- **Instructions for the task**: Take the records underneath and set them down exactly.

━━━ Provided entries

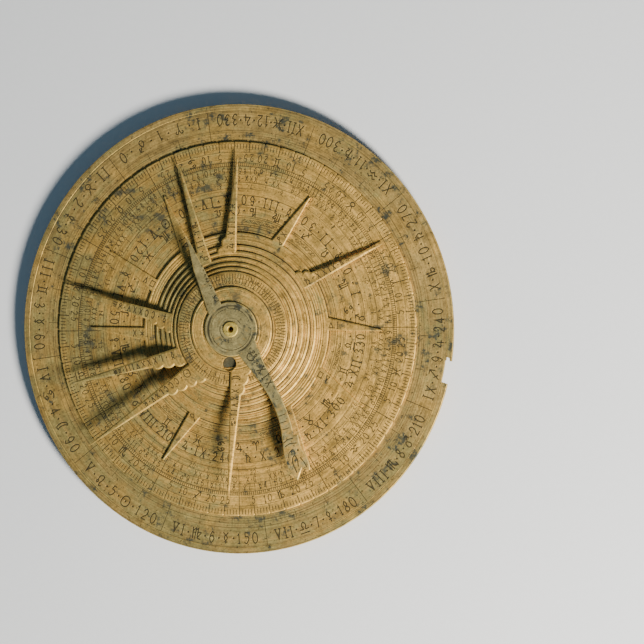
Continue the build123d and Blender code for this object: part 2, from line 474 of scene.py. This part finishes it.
def cut_face(bm, side, engraving, bevel, dark_layer, edge_layer):
    """Replaces one flat face of a solid, its top (1) or its underside (-1), with an engraved and
    bevelled one."""
    loops, level = open_face(bm, side)
    flat_loops = [np.array([(v.co.x / MM, v.co.y / MM) for v in loop]) for loop in loops]
    outermost = int(np.argmax([np.ptp(loop[:, 0]) for loop in flat_loops]))
    bevels = [bevel if k == outermost else min(bevel, HOLE_BEVEL) for k in range(len(loops))]
    rim = [(v, BEVEL_SLOPE * width, k == outermost)
           for k, (loop, width) in enumerate(zip(loops, bevels)) for v in loop]

    face = face_lines(engraving, flat_loops, bevels)
    points, _, faces, origin, _, _ = delaunay_2d_cdt(
        [Vector(p) for p in face.points], face.edges, [], 0, MERGE)
    points = np.array([tuple(p) for p in points])
    triangles = np.array([f[:3] for f in faces])
    triangles = triangles[inside(points[triangles].mean(axis=1), flat_loops)]
    rim_of = {index: source for index, sources in enumerate(origin)
              for source in sources if source < len(rim)}

    deep, dark = depth_at(points, engraving, flat_loops, bevels)
    vertex = {}
    for index in np.unique(triangles):
        if index in rim_of:
            vertex[index] = rim[rim_of[index]][0]
            continue
        x, y = points[index]
        vertex[index] = bm.verts.new((x * MM, y * MM, level - side * deep[index] * MM))
        vertex[index][dark_layer] = dark[index]
    for triangle in triangles:
        new = bm.faces.new([vertex[k] for k in triangle[::side]])
        # faces on the outer bevel carry the wear mark, which also paints a highlight along the edge
        new[edge_layer] = float(any(k in rim_of and rim[rim_of[k]][2] for k in triangle))
    for v, rim_depth, _ in rim:
        v.co.z = level - side * rim_depth * MM


def engraved_piece(node, top, under, bevel):
    """A new piece with the shape of a CAD node and engraved flat faces."""
    bm = bmesh.new()
    bm.from_mesh(frame["nodes"][node].data)
    bmesh.ops.remove_doubles(bm, verts=bm.verts, dist=WELD)
    bm.normal_update()
    bm.verts.index_update()
    # how dark each point is cut: dirt in the grooves, and painted shade in the ring at each disc's foot
    dark_layer = bm.verts.layers.float.new("cut")
    # faces of the outer bevel: polished by wear and lightened as a painted highlight
    edge_layer = bm.faces.layers.float.new("edge_wear_and_highlight")
    for engraving, side in ((top, 1), (under, -1)):
        if engraving:
            cut_face(bm, side, engraving, bevel, dark_layer, edge_layer)
    bm.normal_update()
    mesh = bpy.data.meshes.new(node + "_engraved")
    bm.to_mesh(mesh)
    bm.free()
    piece = linked(node + "_engraved", mesh)
    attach(piece, frame["nodes"][node]["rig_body"])
    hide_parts(node)
    return piece


# ---------------------------------------------------------------- what each face carries
# A row of glyphs is the radius of their feet, their height and the half width of their strokes.
# Marks are their inner and outer radius and their half width. A ring is its radius and half width.

LEVELS = ["zodiac_disc", "aspect_disc", *[planet + "_disc" for planet in PLANETS], "node_hand"]
SIGN_SPAN = 30          # degrees, of a sign of the zodiac and of a house
DOT = 0.5
SMALL_DOT = 0.3

HOUSE_EDGE = 7.5        # degrees, where the first house starts
HOUSE_RINGS = ((145.6, 0.2), (132.6, 0.16), (129.6, 0.2), (128.2, 0.14), (126.4, 0.14))
HOUSE_MARKS = (126.0, 145.2, 0.3)
HOUSE_THIRD_MARKS = (126.2, 132.4, 0.22)
HOUSE_ROW = (143.4, 7.2, 0.52)
HOUSE_TEXT_SPAN = 25    # degrees
HOUSE_DOT_RADIUS = 131.1

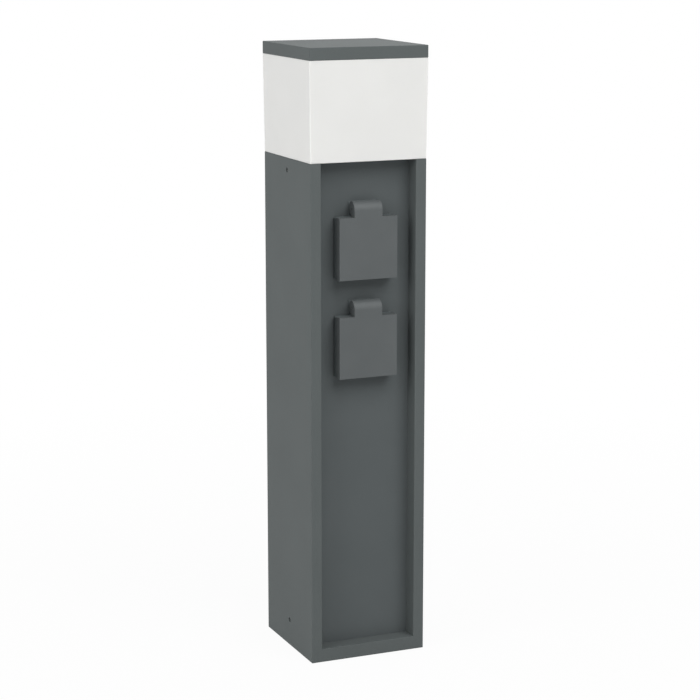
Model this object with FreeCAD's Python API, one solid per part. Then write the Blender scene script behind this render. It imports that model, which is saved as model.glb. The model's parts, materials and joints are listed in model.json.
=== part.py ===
import FreeCAD, Part
import math
import os

# Garden socket post: a square anthracite column with two lidded outlets in a recessed front,
# under an opal lantern.
# Millimetres, +Z up, front towards -Y. The origin is the centre of the foot, on the ground.

V = FreeCAD.Vector
OUT = "parts"
X_AXIS = V(1, 0, 0)
Y_AXIS = V(0, 1, 0)
Z_AXIS = V(0, 0, 1)
past = 1.0             # how far a cut runs past the faces it goes through

# General clearances
seat_gap = 0.3        # between a loose piece and its seat
thread_gap = 0.05     # radial, between a screw and its hole
running_gap = 0.05    # radial, between the hinge pin and the lid's eyes
pocket_gap = 0.2      # round a piece in a moulded pocket

# Column: an extruded profile with a recess in its front
column_width = 100.0
column_height = 410.0
column_wall = 2.5
column_edge_radius = 0.8
rim_width = 9.0       # the frame left standing on each side of the recess
rim_edge_radius = 0.6
sill_height = 11.0
recess_depth = 14.0
panel_thickness = 2.0
guide_thickness = 1.8  # rib behind the panel that holds it against the rims
guide_width = 3.0

# Side screws: one pair holds the column on its foot, one pair holds the lantern
side_screw_radius = 2.0
side_screw_length = 9.0
side_screw_sink = 0.9  # how far the head lies below the column's face
side_screw_socket = 2.0  # across flats
foot_screw_height = 22.0
lantern_screw_drop = 10.0  # below the top of the column

# Foot: a folded steel plate inside the column
foot_thickness = 4.0
foot_ear_thickness = 3.0
foot_ear_height = 34.0
foot_ear_width = 30.0
anchor_hole_radius = 3.5
anchor_spacing_x = 60.0
anchor_spacing_y = 50.0

# Cable entry bush in the foot
bush_bore_radius = 6.5
bush_wall = 1.8
bush_collar = 2.5
bush_collar_height = 2.0
bush_lift = 0.3        # the bush ends a little above the ground
cable_y = -4.0

# Outlets
outlet_pitch = 80.0
upper_outlet_drop = 69.5  # from the top of the column to the outlet's centre
flange_size = 50.0
flange_corner_radius = 1.2
flange_thickness = 5.0
flange_seal_thickness = 1.0
flange_seal_inset = 1.0
flange_screw_inset = 6.0
flange_screw_radius = 1.5
flange_screw_head_radius = 2.9
flange_screw_head_height = 1.7
flange_nut_flats = 5.5
flange_nut_height = 2.4
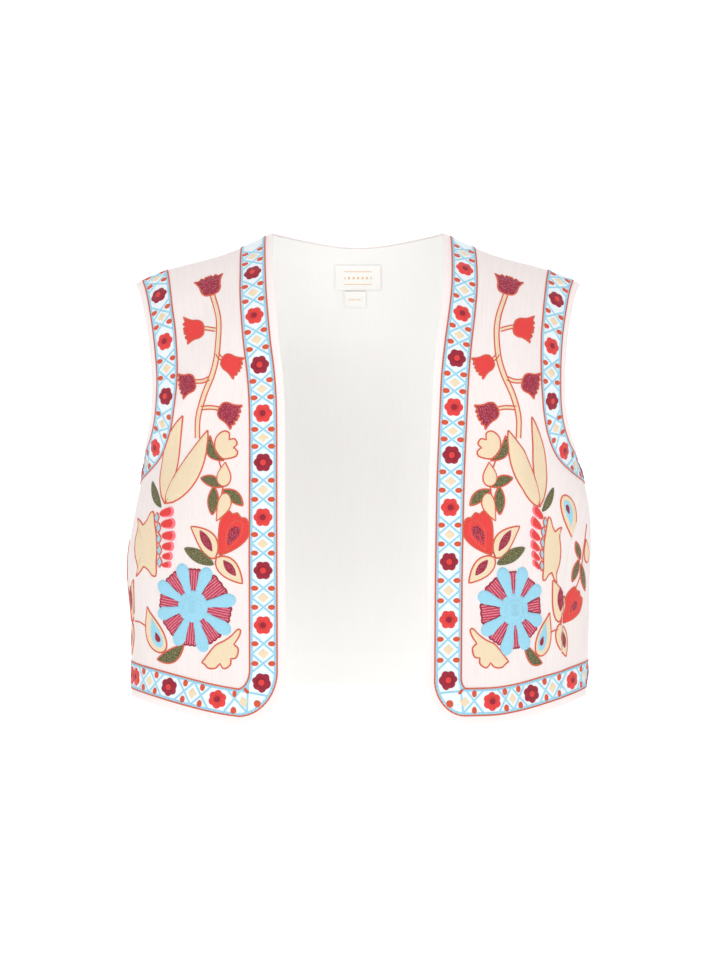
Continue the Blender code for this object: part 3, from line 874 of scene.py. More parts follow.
@dataclass(frozen=True)
class WovenLabel:
    """Satin-woven label tape with a plain gold ornament: a frame line and a row of dashes."""

    name: str
    ground: str = "#faf8f5"
    gold: str = "#dfae66"
    framed: bool = True
    dashes: int = 10
    ribs: int = 60
    frame_lines: tuple[float, float] = (0.24, 0.76)

    def make(self) -> bpy.types.Material:
        """Build the material. It reads the UV map, from 0 to 1 both ways."""
        sketch = Sketch(self.name)
        across = sketch.add("ShaderNodeSeparateXYZ", {}, {"Vector": sketch.uv}, 0)
        up = sketch.add("ShaderNodeSeparateXYZ", {}, {"Vector": sketch.uv}, 1)
        phase = sketch.calc("MULTIPLY_ADD", across, 2 * math.pi * self.dashes, math.pi / 2)
        dash = sketch.calc("GREATER_THAN", sketch.calc("SINE", phase), 0.1)
        middle = sketch.calc("COMPARE", across, 0.5, 0.30)
        row = sketch.calc("COMPARE", up, 0.5, 0.05)
        mask = sketch.calc("MULTIPLY", sketch.calc("MULTIPLY", dash, row), middle)
        if self.framed:
            for level in self.frame_lines:
                line = sketch.calc("MULTIPLY", sketch.calc("COMPARE", up, level, 0.016), middle)
                mask = sketch.calc("MAXIMUM", mask, line)
        colour = sketch.mix(sketch.calc("MULTIPLY", mask, 0.8), self.ground, self.gold)
        reliefs = ((sketch.waves("X", 1 / self.ribs), 0.4, 0.00005),)
        return sketch.finish(colour, reliefs, roughness=0.55, sheen_weight=0.1)


# Where the embroidered border starts and ends, in millimetres from the finished edge
BORDER_OUT = 7.5
BORDER_IN = 32.2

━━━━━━

- **Solution to the exercise**:
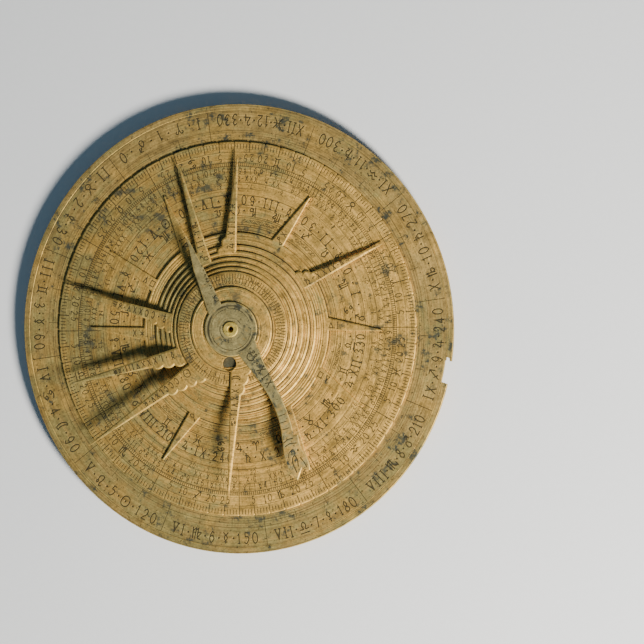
Continue the build123d and Blender code for this object: part 2, from line 474 of scene.py. This part finishes it.
def cut_face(bm, side, engraving, bevel, dark_layer, edge_layer):
    """Replaces one flat face of a solid, its top (1) or its underside (-1), with an engraved and
    bevelled one."""
    loops, level = open_face(bm, side)
    flat_loops = [np.array([(v.co.x / MM, v.co.y / MM) for v in loop]) for loop in loops]
    outermost = int(np.argmax([np.ptp(loop[:, 0]) for loop in flat_loops]))
    bevels = [bevel if k == outermost else min(bevel, HOLE_BEVEL) for k in range(len(loops))]
    rim = [(v, BEVEL_SLOPE * width, k == outermost)
           for k, (loop, width) in enumerate(zip(loops, bevels)) for v in loop]

    face = face_lines(engraving, flat_loops, bevels)
    points, _, faces, origin, _, _ = delaunay_2d_cdt(
        [Vector(p) for p in face.points], face.edges, [], 0, MERGE)
    points = np.array([tuple(p) for p in points])
    triangles = np.array([f[:3] for f in faces])
    triangles = triangles[inside(points[triangles].mean(axis=1), flat_loops)]
    rim_of = {index: source for index, sources in enumerate(origin)
              for source in sources if source < len(rim)}

    deep, dark = depth_at(points, engraving, flat_loops, bevels)
    vertex = {}
    for index in np.unique(triangles):
        if index in rim_of:
            vertex[index] = rim[rim_of[index]][0]
            continue
        x, y = points[index]
        vertex[index] = bm.verts.new((x * MM, y * MM, level - side * deep[index] * MM))
        vertex[index][dark_layer] = dark[index]
    for triangle in triangles:
        new = bm.faces.new([vertex[k] for k in triangle[::side]])
        # faces on the outer bevel carry the wear mark, which also paints a highlight along the edge
        new[edge_layer] = float(any(k in rim_of and rim[rim_of[k]][2] for k in triangle))
    for v, rim_depth, _ in rim:
        v.co.z = level - side * rim_depth * MM


def engraved_piece(node, top, under, bevel):
    """A new piece with the shape of a CAD node and engraved flat faces."""
    bm = bmesh.new()
    bm.from_mesh(frame["nodes"][node].data)
    bmesh.ops.remove_doubles(bm, verts=bm.verts, dist=WELD)
    bm.normal_update()
    bm.verts.index_update()
    # how dark each point is cut: dirt in the grooves, and painted shade in the ring at each disc's foot
    dark_layer = bm.verts.layers.float.new("cut")
    # faces of the outer bevel: polished by wear and lightened as a painted highlight
    edge_layer = bm.faces.layers.float.new("edge_wear_and_highlight")
    for engraving, side in ((top, 1), (under, -1)):
        if engraving:
            cut_face(bm, side, engraving, bevel, dark_layer, edge_layer)
    bm.normal_update()
    mesh = bpy.data.meshes.new(node + "_engraved")
    bm.to_mesh(mesh)
    bm.free()
    piece = linked(node + "_engraved", mesh)
    attach(piece, frame["nodes"][node]["rig_body"])
    hide_parts(node)
    return piece


# ---------------------------------------------------------------- what each face carries
# A row of glyphs is the radius of their feet, their height and the half width of their strokes.
# Marks are their inner and outer radius and their half width. A ring is its radius and half width.

LEVELS = ["zodiac_disc", "aspect_disc", *[planet + "_disc" for planet in PLANETS], "node_hand"]
SIGN_SPAN = 30          # degrees, of a sign of the zodiac and of a house
DOT = 0.5
SMALL_DOT = 0.3

HOUSE_EDGE = 7.5        # degrees, where the first house starts
HOUSE_RINGS = ((145.6, 0.2), (132.6, 0.16), (129.6, 0.2), (128.2, 0.14), (126.4, 0.14))
HOUSE_MARKS = (126.0, 145.2, 0.3)
HOUSE_THIRD_MARKS = (126.2, 132.4, 0.22)
HOUSE_ROW = (143.4, 7.2, 0.52)
HOUSE_TEXT_SPAN = 25    # degrees
HOUSE_DOT_RADIUS = 131.1

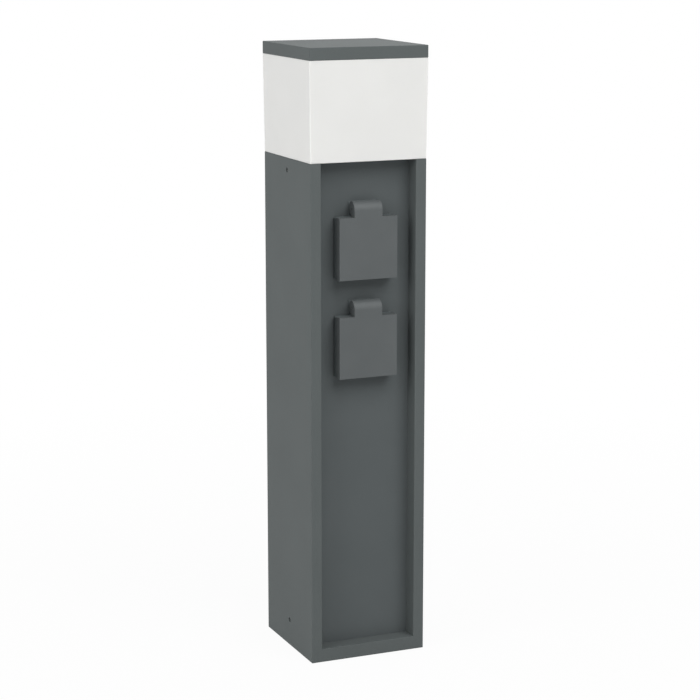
Model this object with FreeCAD's Python API, one solid per part. Then write the Blender scene script behind this render. It imports that model, which is saved as model.glb. The model's parts, materials and joints are listed in model.json.
=== part.py ===
import FreeCAD, Part
import math
import os

# Garden socket post: a square anthracite column with two lidded outlets in a recessed front,
# under an opal lantern.
# Millimetres, +Z up, front towards -Y. The origin is the centre of the foot, on the ground.

V = FreeCAD.Vector
OUT = "parts"
X_AXIS = V(1, 0, 0)
Y_AXIS = V(0, 1, 0)
Z_AXIS = V(0, 0, 1)
past = 1.0             # how far a cut runs past the faces it goes through

# General clearances
seat_gap = 0.3        # between a loose piece and its seat
thread_gap = 0.05     # radial, between a screw and its hole
running_gap = 0.05    # radial, between the hinge pin and the lid's eyes
pocket_gap = 0.2      # round a piece in a moulded pocket

# Column: an extruded profile with a recess in its front
column_width = 100.0
column_height = 410.0
column_wall = 2.5
column_edge_radius = 0.8
rim_width = 9.0       # the frame left standing on each side of the recess
rim_edge_radius = 0.6
sill_height = 11.0
recess_depth = 14.0
panel_thickness = 2.0
guide_thickness = 1.8  # rib behind the panel that holds it against the rims
guide_width = 3.0

# Side screws: one pair holds the column on its foot, one pair holds the lantern
side_screw_radius = 2.0
side_screw_length = 9.0
side_screw_sink = 0.9  # how far the head lies below the column's face
side_screw_socket = 2.0  # across flats
foot_screw_height = 22.0
lantern_screw_drop = 10.0  # below the top of the column

# Foot: a folded steel plate inside the column
foot_thickness = 4.0
foot_ear_thickness = 3.0
foot_ear_height = 34.0
foot_ear_width = 30.0
anchor_hole_radius = 3.5
anchor_spacing_x = 60.0
anchor_spacing_y = 50.0

# Cable entry bush in the foot
bush_bore_radius = 6.5
bush_wall = 1.8
bush_collar = 2.5
bush_collar_height = 2.0
bush_lift = 0.3        # the bush ends a little above the ground
cable_y = -4.0

# Outlets
outlet_pitch = 80.0
upper_outlet_drop = 69.5  # from the top of the column to the outlet's centre
flange_size = 50.0
flange_corner_radius = 1.2
flange_thickness = 5.0
flange_seal_thickness = 1.0
flange_seal_inset = 1.0
flange_screw_inset = 6.0
flange_screw_radius = 1.5
flange_screw_head_radius = 2.9
flange_screw_head_height = 1.7
flange_nut_flats = 5.5
flange_nut_height = 2.4
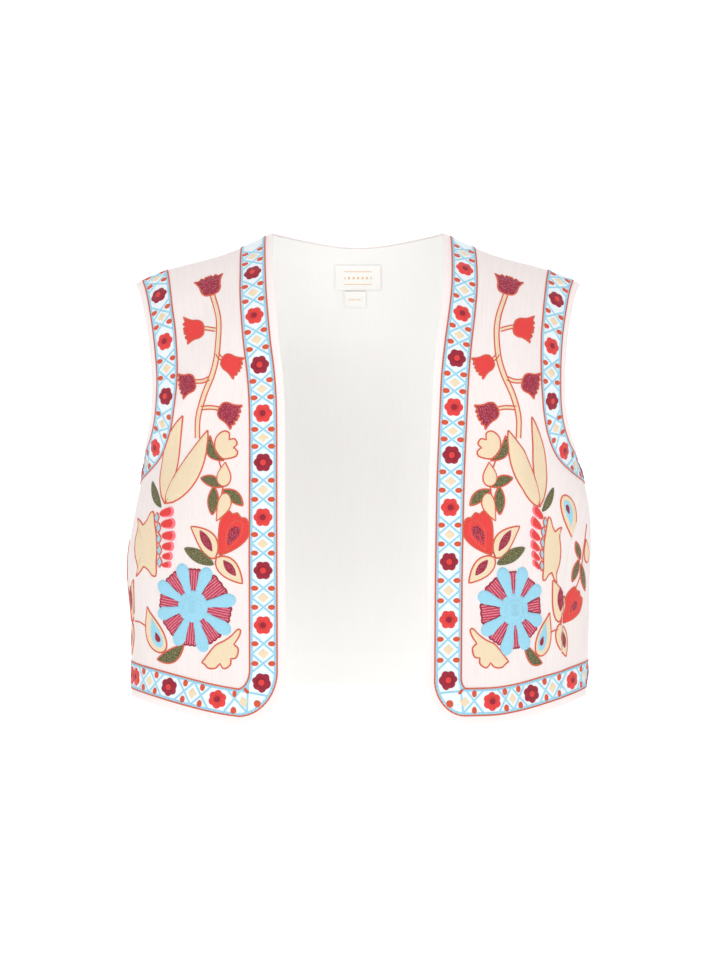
Continue the Blender code for this object: part 3, from line 874 of scene.py. More parts follow.
@dataclass(frozen=True)
class WovenLabel:
    """Satin-woven label tape with a plain gold ornament: a frame line and a row of dashes."""

    name: str
    ground: str = "#faf8f5"
    gold: str = "#dfae66"
    framed: bool = True
    dashes: int = 10
    ribs: int = 60
    frame_lines: tuple[float, float] = (0.24, 0.76)

    def make(self) -> bpy.types.Material:
        """Build the material. It reads the UV map, from 0 to 1 both ways."""
        sketch = Sketch(self.name)
        across = sketch.add("ShaderNodeSeparateXYZ", {}, {"Vector": sketch.uv}, 0)
        up = sketch.add("ShaderNodeSeparateXYZ", {}, {"Vector": sketch.uv}, 1)
        phase = sketch.calc("MULTIPLY_ADD", across, 2 * math.pi * self.dashes, math.pi / 2)
        dash = sketch.calc("GREATER_THAN", sketch.calc("SINE", phase), 0.1)
        middle = sketch.calc("COMPARE", across, 0.5, 0.30)
        row = sketch.calc("COMPARE", up, 0.5, 0.05)
        mask = sketch.calc("MULTIPLY", sketch.calc("MULTIPLY", dash, row), middle)
        if self.framed:
            for level in self.frame_lines:
                line = sketch.calc("MULTIPLY", sketch.calc("COMPARE", up, level, 0.016), middle)
                mask = sketch.calc("MAXIMUM", mask, line)
        colour = sketch.mix(sketch.calc("MULTIPLY", mask, 0.8), self.ground, self.gold)
        reliefs = ((sketch.waves("X", 1 / self.ribs), 0.4, 0.00005),)
        return sketch.finish(colour, reliefs, roughness=0.55, sheen_weight=0.1)


# Where the embroidered border starts and ends, in millimetres from the finished edge
BORDER_OUT = 7.5
BORDER_IN = 32.2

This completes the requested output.